The infrared fundamental intensities of some cyanopolyynes

Abstract

Some cyanopolyynes, HCnN (n=1, 3, …, 17), are investigated by means of calculations at the MP2/cc-pVTZ and CCSD/cc-pVDZ levels. Although the MP2/cc-pVTZ results for geometries and molecular dipole moments are encouraging, the CCSD/cc-pVDZ level was superior for the study of infrared fundamental intensities. The main bands are also analyzed with a charge–charge flux–dipole flux (CCFDF) partition model based on quantities given by the Quantum Theory of Atoms in Molecules (QTAIM). The intensity of vibrations corresponding to the stretching of CH bonds (3471–3473cm−1) increases in line with the number of carbon atoms (from 61 to 146kmmol−1 between HCN and HC13N). This increase is due to the charge flux contribution while the other contributions remain roughly unaltered except for HCN. Moreover, the hydrogen atom loses an almost constant amount of electronic charge during the CH bond enlargement and a small fraction of this charge spreads to atoms farther and farther away from hydrogen as the molecule size increases. The band associated with the doubly degenerate CH bending vibrations (643–732cm−1) presents approximately the same intensity in all the studied cyanopolyynes (from 67 to 76kmmol−1). The CCFDF/QTAIM contributions are also nearly the same for these bending modes in HC5N and larger systems. The intensity of the mode mostly identified as CN stretching (around 2378–2399cm−1 except for HCN) increases from HCN up to HC7N (from 0.3 to 83kmmol−1) and nearly stabilizes around 80–90kmmol−1 for larger systems. The CCFDF/QTAIM contributions for this mode also change significantly up to HC7N and remain almost constant in larger systems.
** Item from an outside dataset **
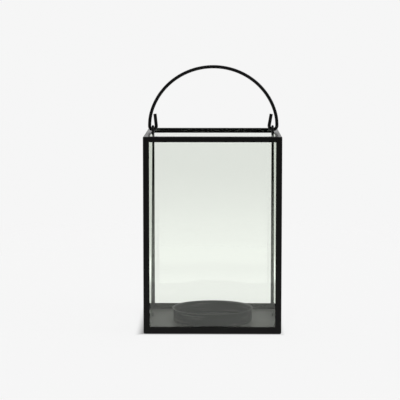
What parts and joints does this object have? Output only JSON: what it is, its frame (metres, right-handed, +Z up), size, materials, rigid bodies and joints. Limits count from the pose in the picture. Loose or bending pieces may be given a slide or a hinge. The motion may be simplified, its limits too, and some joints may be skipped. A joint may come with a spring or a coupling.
{
  "type": "candle lantern",
  "caption": "Square glazed candle lantern: folded steel angle frame with an open top, clear glass sides, a round candle cup on the base plate and a swinging wire bail handle.",
  "frame": {"origin": "on the ground, under the middle of the lantern's square base", "axes": "+Z up through the open top, -Y out of the front pane, +X to the right seen from the front"},
  "size_m": [0.15, 0.15, 0.2902],
  "materials": {
    "frame_paint": "satin black powder coat on folded steel angle",
    "tab_paint": "satin black powder coat on bent steel strip",
    "plate_paint": "satin black powder coat on flat sheet",
    "cup_paint": "satin dark grey coat over a spun steel dish with fine turning lines",
    "wire_paint": "satin black powder coat on round wire",
    "clear_glass": "clear float glass with a faint green cast, cut edges ground"
  },
  "bodies": {
    "lantern_body": {"post_front_left": "frame_paint", "post_front_right": "frame_paint", "post_back_right": "frame_paint", "post_back_left": "frame_paint", "top_rail_front": "frame_paint", "top_rail_right": "frame_paint", "top_rail_back": "frame_paint", "top_rail_left": "frame_paint", "bottom_rail_front": "frame_paint", "bottom_rail_right": "frame_paint", "bottom_rail_back": "frame_paint", "bottom_rail_left": "frame_paint", "top_tab_front_a": "tab_paint", "top_tab_front_b": "tab_paint", "top_tab_right_a": "tab_paint", "top_tab_right_b": "tab_paint", "top_tab_back_a": "tab_paint", "top_tab_back_b": "tab_paint", "top_tab_left_a": "tab_paint", "top_tab_left_b": "tab_paint", "base_tab_front_a": "tab_paint", "base_tab_front_b": "tab_paint", "base_tab_right_a": "tab_paint", "base_tab_right_b": "tab_paint", "base_tab_back_a": "tab_paint", "base_tab_back_b": "tab_paint", "base_tab_left_a": "tab_paint", "base_tab_left_b": "tab_paint", "glass_front": "clear_glass", "glass_right": "clear_glass", "glass_back": "clear_glass", "glass_left": "clear_glass", "base_plate": "plate_paint", "candle_cup": "cup_paint", "bail_eye_left": "wire_paint", "bail_eye_right": "wire_paint"},
    "bail": {"bail_handle": "wire_paint"}
  },
  "joints": [
    {"name": "bail_swing", "type": "hinge", "parent": "lantern_body", "child": "bail", "pos_m": [0, 0, 0.2184], "axis": [1, 0, 0], "range_deg": [-90.5, 90.5]}
  ]
}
We also observed the appearing of a very relevant band between 2283 and 2342cm−1. This mode is mainly associated with the symmetric stretching of CC triple bonds near the molecule center and exhibits large charge fluxes while the other contributions are almost negligible in the largest cyanopolyynes. The two vibrational bands associated with the smallest frequencies are also studied and extrapolation equations are suggested to predict their positions in larger cyanopolyynes.